→ **WHAT IS BEING ASKED**
Exactly the lines from the start of the data through the line containing "coat of cocoa." should be output, with both ends kept and nothing added.

→ **DATA EXCERPT**

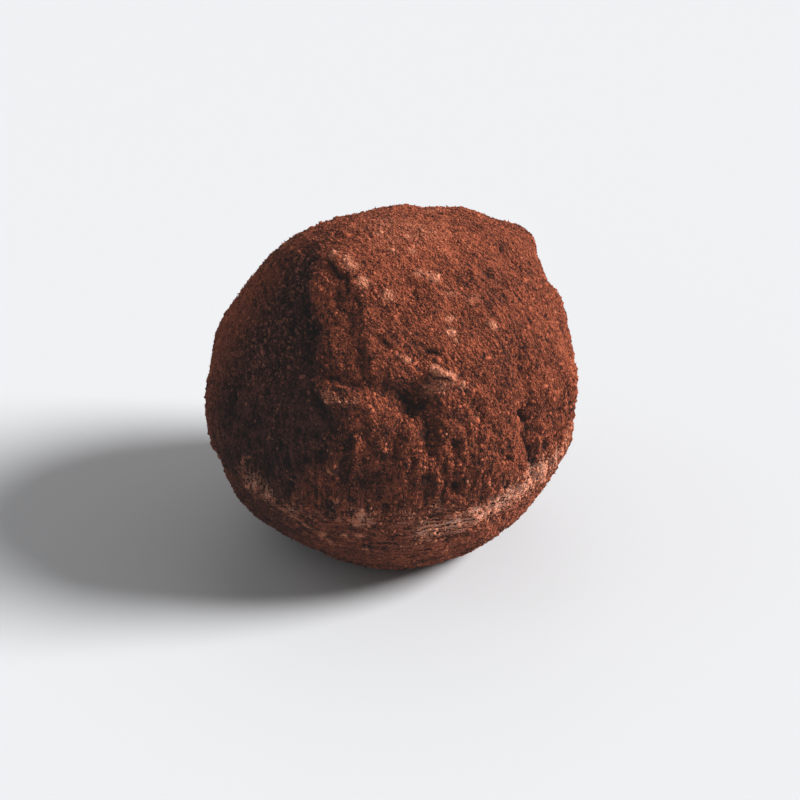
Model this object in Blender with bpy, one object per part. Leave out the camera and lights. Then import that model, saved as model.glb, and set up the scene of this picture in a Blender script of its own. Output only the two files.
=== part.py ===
"""Champagne truffle: one hand-rolled ball of soft ganache in a thick, crumbly coat of cocoa.

The ball starts as a subdivided cube blown up to a sphere. Its surface is then moved in and out
along the radius by a rule: a few flats left by the palms, a pinched peak, a torn crevice with a
deep pit at its end, drag marks below it, dents, worn lips, and the coat's lumps. The ball rests
on a small flat foot. The origin is on the table under the middle of the ball, +Z up, the front
towards -Y. Angles are in degrees: azimuth 0 is the front and grows to the right (+X), elevation
is measured from the middle of the ball. All lengths are metres.
"""

from __future__ import annotations

from dataclasses import dataclass

import bmesh
import bpy
import numpy as np

MM = 0.001

BALL_RADIUS = 14.95 * MM
CENTRE_HEIGHT = 12.2 * MM
CENTRE_X = 0.03 * MM
CENTRE_Y = -0.26 * MM
FACE_CUTS = 30
FLAT_SHARPNESS = 46.0
BOWL_SLOPE = 50.0
BOWL_DISTANCE = 14.75 * MM
RING_LATITUDE = -12.5
COAT_STEP = 0.18 * MM

COCOA_COLOUR = (0.20, 0.058, 0.033, 1.0)
COCOA_ROUGHNESS = 0.92


@dataclass(frozen=True)
class Flat:
    """A flat pressed by a palm: the plane square to a direction, at a distance from the middle."""

    azimuth: float
    elevation: float
    distance: float


@dataclass(frozen=True)
class Knob:
    """A round rise, or a dent where the height is negative."""

    azimuth: float
    elevation: float
    size: float
    height: float


@dataclass(frozen=True)
class Stroke:
    """A long mark along a path of (azimuth, elevation) points.

    A ridge rises and a groove sinks on both sides of the path. A scarp is a torn edge: the
    ground on the left of the path's direction stands higher than on its right.
    """

    kind: str
    width: float
    height: float
    path: tuple[tuple[float, float], ...]


FLATS = (
    Flat(94, 23, 14.70 * MM),
    Flat(180, 72, 14.45 * MM),
    Flat(127, 60, 15.50 * MM),
    Flat(-141, 53, 14.15 * MM),
    Flat(-107, 35, 14.35 * MM),
    Flat(-91, 9, 14.70 * MM),
    Flat(85, -5, 14.72 * MM),
    Flat(71, -23, 14.90 * MM),
    Flat(54, -38, 15.00 * MM),
    Flat(-40, -49, 14.55 * MM),
    Flat(-66, -30, 15.20 * MM),
    Flat(-66, 38, 13.75 * MM),
    Flat(-27, 42, 14.40 * MM),
    Flat(14, 52, 14.15 * MM),
    Flat(30, 22, 14.45 * MM),
    Flat(4, 4, 14.35 * MM),
    Flat(-37, 5, 14.15 * MM),
    Flat(160, 20, 14.40 * MM),
    Flat(-150, 8, 14.50 * MM),
    Flat(130, -12, 14.50 * MM),
    Flat(-110, -25, 14.50 * MM),
    Flat(-50, 25, 13.80 * MM),
)

PEAK = Knob(126, 40, 4.2 * MM, 4.4 * MM)

KNOBS = (
    # the peak's tip and the hollows beside it
    Knob(124, 39, 1.5 * MM, 0.55 * MM),
    Knob(114, 33, 1.5 * MM, -1.10 * MM),
    Knob(104, 26, 1.8 * MM, 0.45 * MM),
    Knob(138, 47, 1.6 * MM, -0.05 * MM),
    Knob(140, 54, 1.8 * MM, 0.22 * MM),
    Knob(102, 20, 2.6 * MM, 0.28 * MM),
    # the right flank and the rise on the front
    Knob(-68, -32, 3.0 * MM, 0.35 * MM),
    Knob(81, -15, 2.3 * MM, 0.40 * MM),
    Knob(70, 12, 3.2 * MM, 0.45 * MM),
    Knob(22, 44, 3.6 * MM, 0.25 * MM),
    # the pit, in hollows that run into each other
    Knob(5, 27, 1.35 * MM, -0.90 * MM),
    Knob(10, 25, 1.35 * MM, -0.90 * MM),
    Knob(7, 21, 1.00 * MM, -0.60 * MM),
    Knob(13, 17.5, 1.00 * MM, -0.50 * MM),
    Knob(12, 11, 0.90 * MM, -0.30 * MM),
    Knob(1, 21, 1.30 * MM, -0.20 * MM),
    # smooth hollows
    Knob(-20, 37, 1.9 * MM, -0.12 * MM),
    Knob(-7, 3, 1.8 * MM, -0.45 * MM),
    Knob(-2, -7, 1.0 * MM, -0.40 * MM),
    # dents near the top
    Knob(84, 52, 1.3 * MM, -0.45 * MM),
    Knob(71, 49, 0.9 * MM, 0.30 * MM),
    Knob(61, 69, 1.0 * MM, -0.40 * MM),
    Knob(138, 66, 1.2 * MM, -0.30 * MM),
    # worn lumps on the upper front
    Knob(-16, 61, 0.9 * MM, 0.25 * MM),
    Knob(-1, 58, 0.9 * MM, 0.25 * MM),
    Knob(20, 65, 0.9 * MM, 0.20 * MM),
    Knob(29, 62, 0.9 * MM, 0.20 * MM),
    Knob(25, 43, 0.9 * MM, 0.20 * MM),
    Knob(45, 42, 0.9 * MM, 0.20 * MM),
    # holes on the right
    Knob(46, 13, 0.8 * MM, -0.40 * MM),
    Knob(60, 0, 0.7 * MM, -0.35 * MM),
    Knob(29, 20, 0.8 * MM, -0.35 * MM),
    Knob(20, -3, 0.8 * MM, -0.40 * MM),
    # coarse crumbs on the left
    Knob(-77, 46, 1.1 * MM, 0.20 * MM),
    Knob(-64, 52, 1.2 * MM, 0.25 * MM),
    Knob(-42, 51, 1.3 * MM, -0.30 * MM),
    Knob(-53, 31, 1.2 * MM, 0.25 * MM),
    Knob(-33, 39, 1.1 * MM, -0.30 * MM),
    Knob(-48, 41, 1.0 * MM, 0.20 * MM),
    # marks on the far side
    Knob(165, 38, 2.2 * MM, -0.35 * MM),
    Knob(-165, 25, 2.6 * MM, 0.40 * MM),
    Knob(150, -2, 1.4 * MM, -0.50 * MM),
    Knob(-128, 15, 1.5 * MM, -0.45 * MM),
)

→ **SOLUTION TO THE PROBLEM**
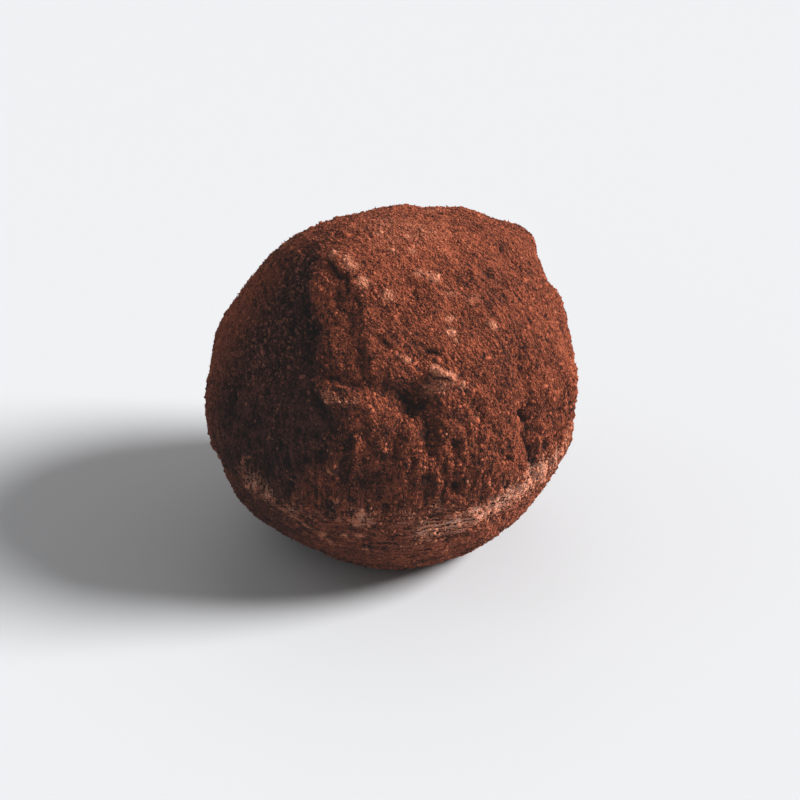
Model this object in Blender with bpy, one object per part. Leave out the camera and lights. Then import that model, saved as model.glb, and set up the scene of this picture in a Blender script of its own. Output only the two files.
=== part.py ===
"""Champagne truffle: one hand-rolled ball of soft ganache in a thick, crumbly coat of cocoa.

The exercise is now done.